Mahindra has perfectly understood what Indians expect out of a compact SUV - a high seating position for a commanding view of the road ahead, high ground clearance to withstand the infamous potholes on our roads, a frugal engine that delivers great fuel-efficiency, spacious interiors for five passengers, provision to accommodate two additional passengers occasionally, lots of features and a not-so-expensive price tag. They have delivered all these in the Quanto. While doing so, they have also sadly ignored a whole lot of things that a select few of us love - good looks, a powerful engine, balanced ride, confidence-inspiring handling, off-roading capabilities and good fit and finish. Yes, majority of Indians might give a damn about these, but the Quanto would have been much better with all these traits added in.
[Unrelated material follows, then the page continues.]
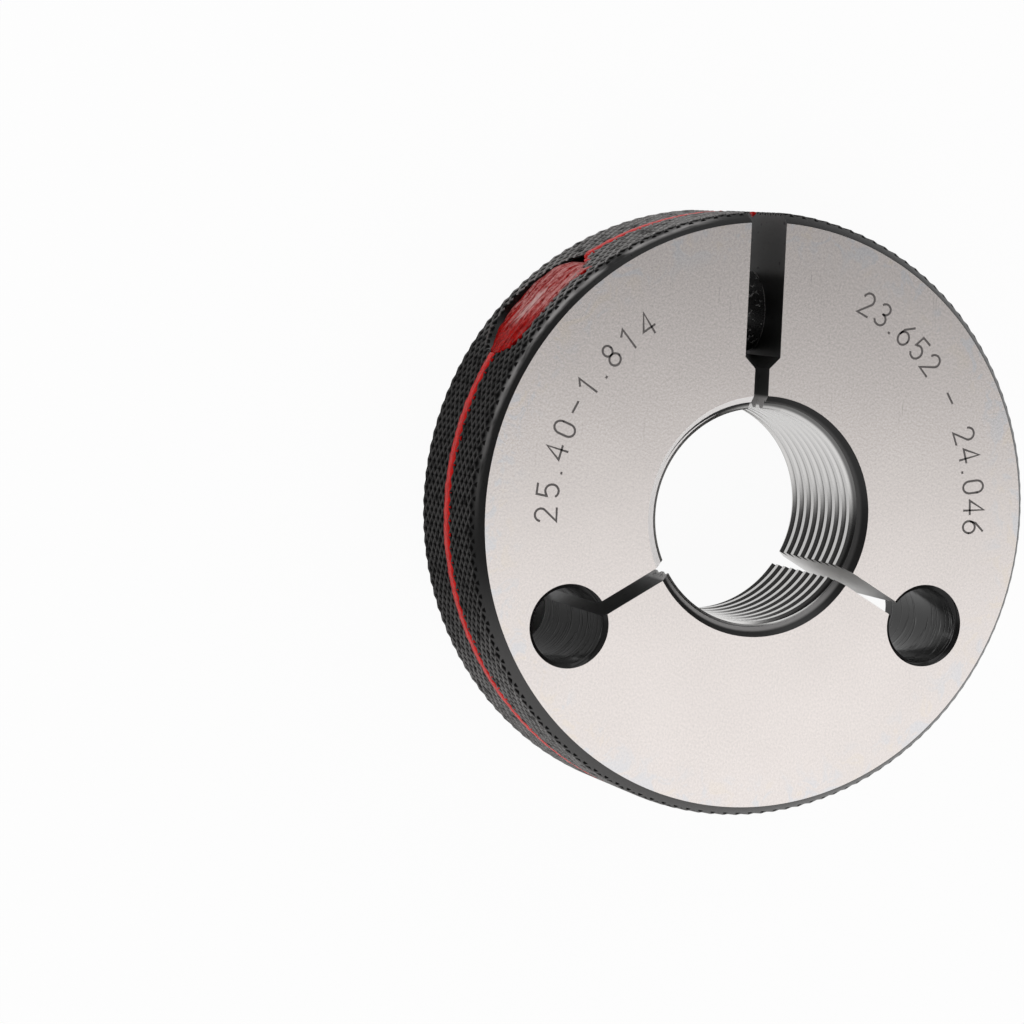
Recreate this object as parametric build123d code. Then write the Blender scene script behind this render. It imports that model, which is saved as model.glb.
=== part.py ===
from build123d import *

import os
from math import cos, radians, sin, sqrt

# An adjustable thread ring gauge: a split steel ring, the screws and sleeve that set and lock its
# size, and the sealing wax over the screws. All sizes are in millimetres.
#
# The ring lies on its back face at z = 0. +Z runs along the thread towards the marked face, and +Y
# runs from the thread's axis to the adjusting slot. The screws lie along X, half way up the ring.

# Ring blank
RING_THICKNESS = 18.0
RIM_DIAMETER = 66.675  # over the knurling
RIM_SHOULDER_LENGTH = 1.38  # the shallow cone between the rim and the bevel of a face, along Z
RIM_SHOULDER_FALL = 0.90  # how far that cone comes in
FACE_BEVEL = 0.25
GROOVE_WIDTH = 1.55  # the painted V groove round the middle of the rim
GROOVE_DEPTH = 0.52

# Knurling on both sides of the groove, as straight teeth round the rim
KNURL_TEETH = 120
KNURL_DEPTH = 0.36

# Threaded bore, to its crests: 1 in - 14 thread, not-go limit
THREAD_MINOR_DIAMETER = 23.652
THREAD_MOUTH_CHAMFER = 1.454

# Slots and relief holes, set out from a centre a little off the thread's axis
LAYOUT_OFFSET_X = -0.53
SLOT_SPACING = 120.0  # degrees from the adjusting slot to each side slot
ADJUSTING_SLOT_WIDTH = 4.2
ADJUSTING_SLIT_WIDTH = 1.73  # the narrow end of the adjusting slot, into the thread
SLOT_PAST_SLEEVE = 0.4  # from the sleeve down to where the adjusting slot narrows
SIDE_SLOT_WIDTH = 1.6
RELIEF_HOLE_DIAMETER = 8.3
RELIEF_HOLE_RIM_WALL = 4.61  # steel left between a relief hole and the rim
RELIEF_HOLE_CHAMFER = 0.45
RELIEF_HOLE_SWING = 0.67  # degrees that each hole sits off its slot's line, on the slot's upper side

# Cross hole through both halves, with a pocket for each screw
SCREW_AXIS_INSET = 11.09  # from the rim in to the screws' axis
POCKET_DIAMETER = 11.11
SHOULDER_WEB = 3.5  # steel between the sleeve's seat and the locking screw's head

# Adjusting screw, hollow and tapped for the locking screw
ADJUSTING_SCREW_LENGTH = 8.5
ADJUSTING_SCREW_RECESS = 1.4  # below the lip of its pocket
ADJUSTING_SCREW_RUNOUT = 0.5  # thread left in the pocket's floor beyond the screw

# Locking screw
LOCKING_SCREW_DIAMETER = 6.35
LOCKING_HEAD_GAP = 0.355  # between the head and its pocket, on the radius
LOCKING_HEAD_HEIGHT = 4.5
LOCKING_HEAD_RECESS = 2.4  # below the lip of its pocket
LOCKING_TIP_INSET = 2.0  # from the adjusting screw's outer end in to the locking screw's tip

# Sleeve round the locking screw, and the small details of the turned pieces
SLEEVE_WALL = 0.99
DRIVER_SLOT_WIDTH = 1.6
DRIVER_SLOT_DEPTH = 1.5
SCREW_CHAMFER = 0.5
SLEEVE_CHAMFER = 0.3
SEAL_SINK = 0.45  # from the rim in to the wax

# Fits, on the radius
THREAD_CLEARANCE = 0.02
REAMED_CLEARANCE = 0.01
SHANK_CLEARANCE = 0.2
SEAL_CLEARANCE = 0.01

CUT_MARGIN = 2.0  # how far a cut runs past the surface it opens

rim_radius = RIM_DIAMETER / 2
face_edge_radius = rim_radius - RIM_SHOULDER_FALL - FACE_BEVEL
thread_radius = THREAD_MINOR_DIAMETER / 2
middle_z = RING_THICKNESS / 2

# Stations along the screws' axis. The lip is where a pocket's upper edge meets the rim.
screw_axis_y = rim_radius - SCREW_AXIS_INSET
pocket_radius = POCKET_DIAMETER / 2
shank_radius = LOCKING_SCREW_DIAMETER / 2
sleeve_bore_radius = shank_radius + SHANK_CLEARANCE
sleeve_radius = sleeve_bore_radius + SLEEVE_WALL
pocket_lip_x = sqrt(rim_radius**2 - (screw_axis_y + pocket_radius) ** 2)
adjusting_outer_x = ADJUSTING_SCREW_RECESS - pocket_lip_x
adjusting_inner_x = adjusting_outer_x + ADJUSTING_SCREW_LENGTH
locking_outer_x = pocket_lip_x - LOCKING_HEAD_RECESS
locking_seat_x = locking_outer_x - LOCKING_HEAD_HEIGHT
locking_tip_x = adjusting_outer_x + LOCKING_TIP_INSET
sleeve_seat_x = locking_seat_x - SHOULDER_WEB


def ring_blank():
    """The turned and knurled ring: bevelled faces, shoulders, painted groove and chamfered bore."""
    shoulder_z = FACE_BEVEL + RIM_SHOULDER_LENGTH
    lower_half = [
        (thread_radius, THREAD_MOUTH_CHAMFER),
        (thread_radius + THREAD_MOUTH_CHAMFER, 0),
        (face_edge_radius, 0),
        (face_edge_radius + FACE_BEVEL, FACE_BEVEL),
        (rim_radius, shoulder_z),
        (rim_radius, middle_z - GROOVE_WIDTH / 2),
    ]
    upper_half = [(radius, RING_THICKNESS - z) for radius, z in reversed(lower_half)]
    outline = lower_half + [(rim_radius - GROOVE_DEPTH, middle_z)] + upper_half
    section = make_face(Polyline(*outline, close=True))
    return revolve(Plane.XZ * section, Axis.Z) & knurled_bar()


def knurled_bar():
    """A bar with the knurling's teeth all round, as long as the ring is thick."""
    outline = []
    for step in range(2 * KNURL_TEETH):
        turn = radians(180 * step / KNURL_TEETH)
        radius = rim_radius - KNURL_DEPTH if step % 2 else rim_radius
        outline.append((radius * cos(turn), radius * sin(turn)))
    return extrude(make_face(Polyline(*outline, close=True)), RING_THICKNESS)


def cut_through(outline):
    """A cutter with the given XY outline that runs through both faces of the ring."""
    face = make_face(Polyline(*outline, close=True))
    return extrude(Pos(0, 0, -CUT_MARGIN) * face, RING_THICKNESS + 2 * CUT_MARGIN)


def adjusting_slot():
    """The wide slot down past the sleeve, its 45 degree floor, and the slit into the thread."""
    half_slot = ADJUSTING_SLOT_WIDTH / 2
    half_slit = ADJUSTING_SLIT_WIDTH / 2
    top_y = rim_radius + CUT_MARGIN
    floor_y = screw_axis_y - sleeve_radius - SLOT_PAST_SLEEVE
    slit_y = floor_y - (half_slot - half_slit)
    right_side = [(half_slit, 0), (half_slit, slit_y), (half_slot, floor_y), (half_slot, top_y)]
    left_side = [(-x, y) for x, y in reversed(right_side)]
    return Pos(LAYOUT_OFFSET_X, 0, 0) * cut_through(right_side + left_side)


def side_slot(side):
    """One side slot, from the thread out to its relief hole; side is 1 to the right, -1 to the left."""
    half_slot = SIDE_SLOT_WIDTH / 2
    outline = [(half_slot, 0), (half_slot, relief_reach()), (-half_slot, relief_reach()), (-half_slot, 0)]
    return Pos(LAYOUT_OFFSET_X, 0, 0) * Rot(0, 0, -side * SLOT_SPACING) * cut_through(outline)


def relief_reach():
    """How far the relief holes lie from the layout's centre."""
    return rim_radius - RELIEF_HOLE_RIM_WALL - RELIEF_HOLE_DIAMETER / 2


def relief_hole(side):
    """The drilled end of a side slot, chamfered at both faces."""
    radius = RELIEF_HOLE_DIAMETER / 2
    flared = radius + RELIEF_HOLE_CHAMFER + CUT_MARGIN
    lower_half = [(0, -CUT_MARGIN), (flared, -CUT_MARGIN), (radius, RELIEF_HOLE_CHAMFER)]
    upper_half = [(r, RING_THICKNESS - z) for r, z in reversed(lower_half)]
    section = make_face(Polyline(*lower_half, *upper_half, close=True))
    bearing = radians(SLOT_SPACING - RELIEF_HOLE_SWING)
    x = LAYOUT_OFFSET_X + side * relief_reach() * sin(bearing)
    y = relief_reach() * cos(bearing)
    return Pos(x, y, 0) * revolve(Plane.XZ * section, Axis.Z)


def turned(outline):
    """A piece turned on the screws' axis from an outline of (x, radius) points."""
    section = make_face(Polyline(*outline, close=True))
    return Pos(0, screw_axis_y, middle_z) * revolve(section, Axis.X)


def cross_hole():
    """The stepped hole: tapped pocket, reamed sleeve hole, web and locking screw's pocket."""
    reach = rim_radius + CUT_MARGIN
    reamed = sleeve_radius + REAMED_CLEARANCE
    through = shank_radius + SHANK_CLEARANCE
    tapped_floor_x = adjusting_inner_x + ADJUSTING_SCREW_RUNOUT
    return turned(
        [
            (-reach, 0),
            (-reach, pocket_radius),
            (tapped_floor_x, pocket_radius),
            (tapped_floor_x, reamed),
            (sleeve_seat_x, reamed),
            (sleeve_seat_x, through),
            (locking_seat_x, through),
            (locking_seat_x, pocket_radius),
            (reach, pocket_radius),
            (reach, 0),
        ]
    )


def ring_body():
    """The split ring, all in one piece of steel."""
    body = ring_blank() - adjusting_slot() - cross_hole()
    for side in (-1, 1):
        body -= side_slot(side)
        body -= relief_hole(side)
    return body


def driver_slot(outer_x):
    """The screwdriver slot across a screw's outer end."""
    slot = Box(2 * DRIVER_SLOT_DEPTH, 2 * pocket_radius, DRIVER_SLOT_WIDTH)
    return Pos(outer_x, screw_axis_y, middle_z) * slot


def adjusting_screw():
    """The hollow screw that pushes on the sleeve and so opens the ring."""
    outside = pocket_radius - THREAD_CLEARANCE
    inside = shank_radius + THREAD_CLEARANCE
    screw = turned(
        [
            (adjusting_outer_x, inside),
            (adjusting_outer_x, outside - SCREW_CHAMFER),
            (adjusting_outer_x + SCREW_CHAMFER, outside),
            (adjusting_inner_x - SCREW_CHAMFER, outside),
            (adjusting_inner_x, outside - SCREW_CHAMFER),
            (adjusting_inner_x, inside),
        ]
    )
    return screw - driver_slot(adjusting_outer_x)


def alignment_sleeve():
    """The hardened sleeve that keeps the two halves in line, between the screw and its seat."""
    return turned(
        [
            (adjusting_inner_x, sleeve_bore_radius),
            (adjusting_inner_x, sleeve_radius - SLEEVE_CHAMFER),
            (adjusting_inner_x + SLEEVE_CHAMFER, sleeve_radius),
            (sleeve_seat_x - SLEEVE_CHAMFER, sleeve_radius),
            (sleeve_seat_x, sleeve_radius - SLEEVE_CHAMFER),
            (sleeve_seat_x, sleeve_bore_radius),
        ]
    )


def locking_screw():
    """The cheese-head screw that pulls the halves together, through the sleeve."""
    head_radius = pocket_radius - LOCKING_HEAD_GAP
    screw = turned(
        [
            (locking_tip_x, 0),
            (locking_tip_x, shank_radius - SCREW_CHAMFER),
            (locking_tip_x + SCREW_CHAMFER, shank_radius),
            (locking_seat_x, shank_radius),
            (locking_seat_x, head_radius),
            (locking_outer_x - SCREW_CHAMFER, head_radius),
            (locking_outer_x, head_radius - SCREW_CHAMFER),
            (locking_outer_x, 0),
        ]
    )
    return screw - driver_slot(locking_outer_x)


def wax_seal(screw_end_x):
    """The sealing wax that fills a pocket from the screw's end out to just under the rim."""
    radius = pocket_radius - SEAL_CLEARANCE
    reach_x = rim_radius if screw_end_x > 0 else -rim_radius
    plug = turned([(screw_end_x, 0), (screw_end_x, radius), (reach_x, radius), (reach_x, 0)])
    under_rim = Pos(0, 0, middle_z) * Cylinder(rim_radius - SEAL_SINK, RING_THICKNESS)
    return plug & under_rim


pieces = {
    "ring_body": ring_body(),
    "adjusting_screw": adjusting_screw(),
    "alignment_sleeve": alignment_sleeve(),
    "locking_screw": locking_screw(),
    "adjusting_screw_seal": wax_seal(adjusting_outer_x),
    "locking_screw_seal": wax_seal(locking_outer_x),
}

os.makedirs("parts", exist_ok=True)
for name, piece in pieces.items():
    piece.label = name
    export_step(piece, f"parts/{name}.step")
    print(f"{name}: {len(piece.solids())} solid, {piece.volume:.1f} mm3")
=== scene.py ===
from math import acos, asin, ceil, cos, degrees, exp, hypot, pi, radians, sin, sqrt, tan

import bmesh
import bpy
from mathutils import Matrix, Vector, noise


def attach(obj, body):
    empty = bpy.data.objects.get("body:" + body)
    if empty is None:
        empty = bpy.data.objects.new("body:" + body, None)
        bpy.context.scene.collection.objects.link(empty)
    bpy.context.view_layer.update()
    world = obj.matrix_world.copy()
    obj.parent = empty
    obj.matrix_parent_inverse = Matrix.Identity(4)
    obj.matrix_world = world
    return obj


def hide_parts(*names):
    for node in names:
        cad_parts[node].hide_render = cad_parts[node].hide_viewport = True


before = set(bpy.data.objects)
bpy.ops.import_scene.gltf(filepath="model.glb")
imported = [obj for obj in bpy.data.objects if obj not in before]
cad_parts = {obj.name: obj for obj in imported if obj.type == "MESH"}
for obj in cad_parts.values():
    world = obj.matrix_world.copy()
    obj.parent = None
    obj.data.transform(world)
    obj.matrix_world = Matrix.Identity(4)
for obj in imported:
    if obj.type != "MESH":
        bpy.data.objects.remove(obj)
bpy.context.view_layer.update()
print("nodes:", sorted(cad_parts))

# %% [markdown]
# # The sizes of a thread ring gauge
# The gauge is one split steel ring with a screw thread through it. The frame holds its plain
# solids, and this lesson dresses them. Sizes are written in millimetres, as on a drawing, and every
# mesh is scaled to metres as it is made. The ring lies on its back face at z = 0, with its marked
# face up, +Z along the thread and +Y towards the adjusting slot.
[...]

Whatever it is, the Quanto is going to sell a lot for its strengths and that is ultimately what Mahindra wants.


  1. Mahindra could have done without the jump seats. The crash safety of the third row is a serious question mark.

    1. Exactly our thoughts, we would have been happy too without those jump seats.

  2. Then please remove the seats after you buy it. Problem solved...

    1. Good suggestion, but the market isn't only about us, isn't it?

  3. Front Look is good and I think 3rd row seat is not required and it affects the mini (SUV) look at back. If they re-design the back view with little curvy, then its nice and efficient Product by MAHINDRA. Regards, karthik.

    1. We think the entire car needs a redesign. The front looks too similar to the Xylo and the rear doesn't gel all that well with the front (though it looks quite good when viewed independently). But the market has responded quite well and the Quanto is doing brisk business for Mahindra.